- THE REQUEST:
Write out, exactly as given, every line from the one holding "yolk = make_yolk()" to the one holding "from mathutils import Matrix, Vector, noise", including both.
>> START
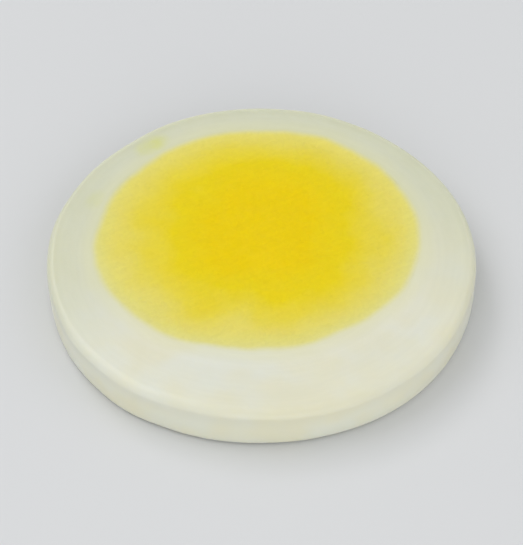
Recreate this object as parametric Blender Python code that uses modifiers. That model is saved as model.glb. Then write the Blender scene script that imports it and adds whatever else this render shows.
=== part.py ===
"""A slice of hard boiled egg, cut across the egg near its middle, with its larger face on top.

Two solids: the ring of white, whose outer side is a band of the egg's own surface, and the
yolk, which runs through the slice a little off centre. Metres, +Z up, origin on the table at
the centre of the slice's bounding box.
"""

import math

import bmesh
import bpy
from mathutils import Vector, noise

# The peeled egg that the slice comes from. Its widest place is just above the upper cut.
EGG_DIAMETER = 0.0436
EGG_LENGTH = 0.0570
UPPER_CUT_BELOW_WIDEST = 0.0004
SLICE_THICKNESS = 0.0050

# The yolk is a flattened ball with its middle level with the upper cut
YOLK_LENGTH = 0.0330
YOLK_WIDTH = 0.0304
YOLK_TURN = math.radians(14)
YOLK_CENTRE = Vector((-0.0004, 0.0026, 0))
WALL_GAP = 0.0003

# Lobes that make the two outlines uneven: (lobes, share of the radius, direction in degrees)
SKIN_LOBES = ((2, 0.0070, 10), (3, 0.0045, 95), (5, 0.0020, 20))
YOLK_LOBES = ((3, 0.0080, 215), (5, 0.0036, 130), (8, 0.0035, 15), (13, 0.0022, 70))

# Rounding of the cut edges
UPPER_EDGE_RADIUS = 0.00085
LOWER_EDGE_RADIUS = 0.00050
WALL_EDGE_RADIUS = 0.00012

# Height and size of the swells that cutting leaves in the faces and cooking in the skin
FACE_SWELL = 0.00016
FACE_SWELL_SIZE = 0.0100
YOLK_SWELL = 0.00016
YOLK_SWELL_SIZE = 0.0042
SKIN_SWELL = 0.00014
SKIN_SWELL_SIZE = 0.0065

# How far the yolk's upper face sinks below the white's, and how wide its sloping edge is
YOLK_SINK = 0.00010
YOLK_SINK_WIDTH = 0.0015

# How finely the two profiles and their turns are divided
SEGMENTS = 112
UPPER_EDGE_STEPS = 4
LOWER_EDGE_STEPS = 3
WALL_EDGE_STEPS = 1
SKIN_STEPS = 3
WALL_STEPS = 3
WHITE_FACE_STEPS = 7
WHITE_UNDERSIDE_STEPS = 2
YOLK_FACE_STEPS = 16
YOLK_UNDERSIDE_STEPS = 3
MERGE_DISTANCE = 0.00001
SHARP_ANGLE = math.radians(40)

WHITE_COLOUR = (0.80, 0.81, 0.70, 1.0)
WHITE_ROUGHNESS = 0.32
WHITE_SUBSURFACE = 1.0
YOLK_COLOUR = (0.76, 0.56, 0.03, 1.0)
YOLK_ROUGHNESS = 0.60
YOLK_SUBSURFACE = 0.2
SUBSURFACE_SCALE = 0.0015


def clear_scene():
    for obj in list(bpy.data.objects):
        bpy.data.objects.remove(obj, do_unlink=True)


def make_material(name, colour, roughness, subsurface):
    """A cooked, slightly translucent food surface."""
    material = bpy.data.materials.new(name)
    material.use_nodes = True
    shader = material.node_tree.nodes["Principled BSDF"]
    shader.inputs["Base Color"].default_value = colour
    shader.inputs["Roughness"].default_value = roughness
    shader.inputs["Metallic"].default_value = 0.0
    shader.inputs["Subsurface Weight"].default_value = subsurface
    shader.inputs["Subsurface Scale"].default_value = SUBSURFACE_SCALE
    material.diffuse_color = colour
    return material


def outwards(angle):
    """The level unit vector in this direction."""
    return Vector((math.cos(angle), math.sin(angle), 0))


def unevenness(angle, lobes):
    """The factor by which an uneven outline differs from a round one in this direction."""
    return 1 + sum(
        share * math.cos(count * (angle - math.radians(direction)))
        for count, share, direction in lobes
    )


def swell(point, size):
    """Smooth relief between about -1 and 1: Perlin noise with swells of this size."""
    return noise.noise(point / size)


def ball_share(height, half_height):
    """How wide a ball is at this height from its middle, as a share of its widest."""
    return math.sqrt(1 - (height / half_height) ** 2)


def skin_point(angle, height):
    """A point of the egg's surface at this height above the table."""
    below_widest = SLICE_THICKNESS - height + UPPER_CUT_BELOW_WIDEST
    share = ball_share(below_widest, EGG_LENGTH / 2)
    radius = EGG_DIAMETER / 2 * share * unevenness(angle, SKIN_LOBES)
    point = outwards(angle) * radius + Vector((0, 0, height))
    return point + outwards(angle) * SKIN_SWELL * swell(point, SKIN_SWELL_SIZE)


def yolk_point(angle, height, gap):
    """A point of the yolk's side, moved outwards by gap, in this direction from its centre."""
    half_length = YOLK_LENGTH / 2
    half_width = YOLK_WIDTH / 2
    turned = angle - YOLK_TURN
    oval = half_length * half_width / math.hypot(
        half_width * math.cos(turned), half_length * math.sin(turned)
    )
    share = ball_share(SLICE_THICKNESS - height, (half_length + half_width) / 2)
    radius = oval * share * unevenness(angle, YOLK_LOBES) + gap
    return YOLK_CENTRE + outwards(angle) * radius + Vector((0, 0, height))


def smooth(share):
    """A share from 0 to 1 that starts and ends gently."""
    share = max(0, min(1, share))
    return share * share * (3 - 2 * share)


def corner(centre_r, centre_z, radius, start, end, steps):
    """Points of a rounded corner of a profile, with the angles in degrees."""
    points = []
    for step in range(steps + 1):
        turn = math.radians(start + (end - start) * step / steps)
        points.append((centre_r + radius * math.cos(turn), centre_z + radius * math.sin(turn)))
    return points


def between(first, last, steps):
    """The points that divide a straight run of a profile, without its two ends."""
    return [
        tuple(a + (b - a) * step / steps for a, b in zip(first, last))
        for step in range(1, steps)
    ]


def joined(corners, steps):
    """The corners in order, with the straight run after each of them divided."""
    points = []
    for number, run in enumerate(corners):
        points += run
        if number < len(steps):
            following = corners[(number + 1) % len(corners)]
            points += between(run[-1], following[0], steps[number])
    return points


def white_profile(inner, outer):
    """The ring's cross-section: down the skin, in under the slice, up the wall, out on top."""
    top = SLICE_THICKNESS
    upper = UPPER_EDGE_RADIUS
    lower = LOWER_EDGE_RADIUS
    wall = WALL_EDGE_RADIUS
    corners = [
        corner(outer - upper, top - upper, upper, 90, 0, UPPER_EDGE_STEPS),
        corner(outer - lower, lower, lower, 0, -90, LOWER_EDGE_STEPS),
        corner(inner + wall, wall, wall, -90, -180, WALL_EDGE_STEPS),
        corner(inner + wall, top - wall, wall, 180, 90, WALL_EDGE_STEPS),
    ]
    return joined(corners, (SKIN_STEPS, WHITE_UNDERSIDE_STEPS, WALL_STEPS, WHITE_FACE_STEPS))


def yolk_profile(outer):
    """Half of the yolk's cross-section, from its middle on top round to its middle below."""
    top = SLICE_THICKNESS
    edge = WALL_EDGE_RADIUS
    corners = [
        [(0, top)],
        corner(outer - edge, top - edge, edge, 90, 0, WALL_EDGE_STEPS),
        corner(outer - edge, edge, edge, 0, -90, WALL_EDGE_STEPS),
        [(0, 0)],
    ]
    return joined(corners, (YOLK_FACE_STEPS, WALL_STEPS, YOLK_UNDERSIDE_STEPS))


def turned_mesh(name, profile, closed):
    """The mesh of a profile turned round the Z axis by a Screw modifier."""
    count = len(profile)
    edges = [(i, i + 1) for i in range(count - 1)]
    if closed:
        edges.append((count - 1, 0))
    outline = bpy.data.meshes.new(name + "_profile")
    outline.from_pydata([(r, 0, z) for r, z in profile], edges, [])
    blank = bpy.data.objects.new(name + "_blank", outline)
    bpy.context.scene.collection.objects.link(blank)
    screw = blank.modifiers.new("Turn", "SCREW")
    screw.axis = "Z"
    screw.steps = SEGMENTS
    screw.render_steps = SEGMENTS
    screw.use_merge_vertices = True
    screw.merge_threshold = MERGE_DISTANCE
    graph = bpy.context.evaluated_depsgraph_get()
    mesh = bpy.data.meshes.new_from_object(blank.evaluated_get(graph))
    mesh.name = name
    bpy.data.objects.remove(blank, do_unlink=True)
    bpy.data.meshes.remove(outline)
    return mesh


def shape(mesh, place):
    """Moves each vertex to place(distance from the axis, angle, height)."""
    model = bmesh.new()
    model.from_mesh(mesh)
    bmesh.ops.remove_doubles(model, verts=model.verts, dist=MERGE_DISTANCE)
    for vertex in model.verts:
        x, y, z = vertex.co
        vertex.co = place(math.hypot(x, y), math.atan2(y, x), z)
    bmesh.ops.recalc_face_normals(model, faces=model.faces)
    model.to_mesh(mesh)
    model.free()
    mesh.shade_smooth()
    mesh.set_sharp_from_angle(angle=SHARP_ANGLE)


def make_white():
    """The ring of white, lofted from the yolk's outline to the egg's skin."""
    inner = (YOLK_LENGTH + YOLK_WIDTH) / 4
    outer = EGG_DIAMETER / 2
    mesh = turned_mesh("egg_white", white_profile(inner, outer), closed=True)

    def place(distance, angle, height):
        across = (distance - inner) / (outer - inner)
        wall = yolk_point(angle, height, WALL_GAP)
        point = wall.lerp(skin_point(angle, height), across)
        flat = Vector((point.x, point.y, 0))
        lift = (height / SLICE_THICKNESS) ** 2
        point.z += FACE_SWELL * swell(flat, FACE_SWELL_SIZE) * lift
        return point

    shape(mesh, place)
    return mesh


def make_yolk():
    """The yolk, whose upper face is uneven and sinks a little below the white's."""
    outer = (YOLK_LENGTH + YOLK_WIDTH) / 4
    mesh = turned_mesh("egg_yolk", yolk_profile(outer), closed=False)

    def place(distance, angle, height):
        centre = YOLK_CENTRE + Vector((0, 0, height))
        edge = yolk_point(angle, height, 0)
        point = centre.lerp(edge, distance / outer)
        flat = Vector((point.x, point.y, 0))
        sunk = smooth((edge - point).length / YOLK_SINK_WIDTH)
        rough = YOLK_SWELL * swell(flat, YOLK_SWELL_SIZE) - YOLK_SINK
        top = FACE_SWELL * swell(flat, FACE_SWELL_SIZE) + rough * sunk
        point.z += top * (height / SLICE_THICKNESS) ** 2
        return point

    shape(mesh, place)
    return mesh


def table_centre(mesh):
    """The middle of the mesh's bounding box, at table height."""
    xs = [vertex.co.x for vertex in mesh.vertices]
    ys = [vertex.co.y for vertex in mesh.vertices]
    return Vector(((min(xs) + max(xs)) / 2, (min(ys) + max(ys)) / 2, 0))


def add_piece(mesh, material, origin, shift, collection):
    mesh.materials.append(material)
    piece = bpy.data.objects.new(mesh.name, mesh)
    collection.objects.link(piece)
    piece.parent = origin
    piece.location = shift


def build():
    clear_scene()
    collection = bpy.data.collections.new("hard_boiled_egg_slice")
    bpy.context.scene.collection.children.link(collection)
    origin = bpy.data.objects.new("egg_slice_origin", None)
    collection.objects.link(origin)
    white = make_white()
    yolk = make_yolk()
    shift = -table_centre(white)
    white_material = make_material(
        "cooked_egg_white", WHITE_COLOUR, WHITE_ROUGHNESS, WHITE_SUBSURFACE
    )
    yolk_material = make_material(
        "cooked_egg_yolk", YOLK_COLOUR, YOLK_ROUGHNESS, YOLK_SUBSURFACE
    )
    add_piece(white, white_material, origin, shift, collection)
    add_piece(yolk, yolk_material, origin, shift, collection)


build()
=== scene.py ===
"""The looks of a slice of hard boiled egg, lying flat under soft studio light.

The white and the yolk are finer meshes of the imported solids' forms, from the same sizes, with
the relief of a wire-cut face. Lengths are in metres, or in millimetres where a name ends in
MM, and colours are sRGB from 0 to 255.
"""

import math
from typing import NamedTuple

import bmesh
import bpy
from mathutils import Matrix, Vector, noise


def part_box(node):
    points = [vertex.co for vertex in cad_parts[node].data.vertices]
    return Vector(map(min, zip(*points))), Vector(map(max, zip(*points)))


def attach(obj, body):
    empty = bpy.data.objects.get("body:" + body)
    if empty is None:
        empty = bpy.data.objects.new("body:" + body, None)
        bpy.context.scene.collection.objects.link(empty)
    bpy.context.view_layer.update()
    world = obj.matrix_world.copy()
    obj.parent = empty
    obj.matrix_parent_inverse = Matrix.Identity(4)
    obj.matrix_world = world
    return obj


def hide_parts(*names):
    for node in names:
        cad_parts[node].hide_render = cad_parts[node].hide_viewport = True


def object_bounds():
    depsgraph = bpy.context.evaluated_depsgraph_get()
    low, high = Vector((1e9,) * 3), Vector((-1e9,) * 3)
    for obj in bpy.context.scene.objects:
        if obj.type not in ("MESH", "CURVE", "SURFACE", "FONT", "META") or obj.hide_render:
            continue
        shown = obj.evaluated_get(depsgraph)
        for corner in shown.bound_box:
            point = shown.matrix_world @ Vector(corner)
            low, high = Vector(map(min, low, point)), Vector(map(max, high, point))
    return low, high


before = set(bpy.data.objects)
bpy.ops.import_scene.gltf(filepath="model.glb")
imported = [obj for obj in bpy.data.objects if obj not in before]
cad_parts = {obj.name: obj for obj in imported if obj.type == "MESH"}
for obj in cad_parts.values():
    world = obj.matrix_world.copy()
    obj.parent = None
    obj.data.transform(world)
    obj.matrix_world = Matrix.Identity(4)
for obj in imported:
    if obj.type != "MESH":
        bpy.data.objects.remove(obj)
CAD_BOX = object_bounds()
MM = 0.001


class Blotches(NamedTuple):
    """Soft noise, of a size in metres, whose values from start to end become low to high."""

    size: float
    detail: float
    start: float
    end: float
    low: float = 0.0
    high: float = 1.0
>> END
- RESPONSE TO THIS TASK:
    yolk = make_yolk()
    shift = -table_centre(white)
    white_material = make_material(
        "cooked_egg_white", WHITE_COLOUR, WHITE_ROUGHNESS, WHITE_SUBSURFACE
    )
    yolk_material = make_material(
        "cooked_egg_yolk", YOLK_COLOUR, YOLK_ROUGHNESS, YOLK_SUBSURFACE
    )
    add_piece(white, white_material, origin, shift, collection)
    add_piece(yolk, yolk_material, origin, shift, collection)


build()
=== scene.py ===
"""The looks of a slice of hard boiled egg, lying flat under soft studio light.

The white and the yolk are finer meshes of the imported solids' forms, from the same sizes, with
the relief of a wire-cut face. Lengths are in metres, or in millimetres where a name ends in
MM, and colours are sRGB from 0 to 255.
"""

import math
from typing import NamedTuple

import bmesh
import bpy
from mathutils import Matrix, Vector, noise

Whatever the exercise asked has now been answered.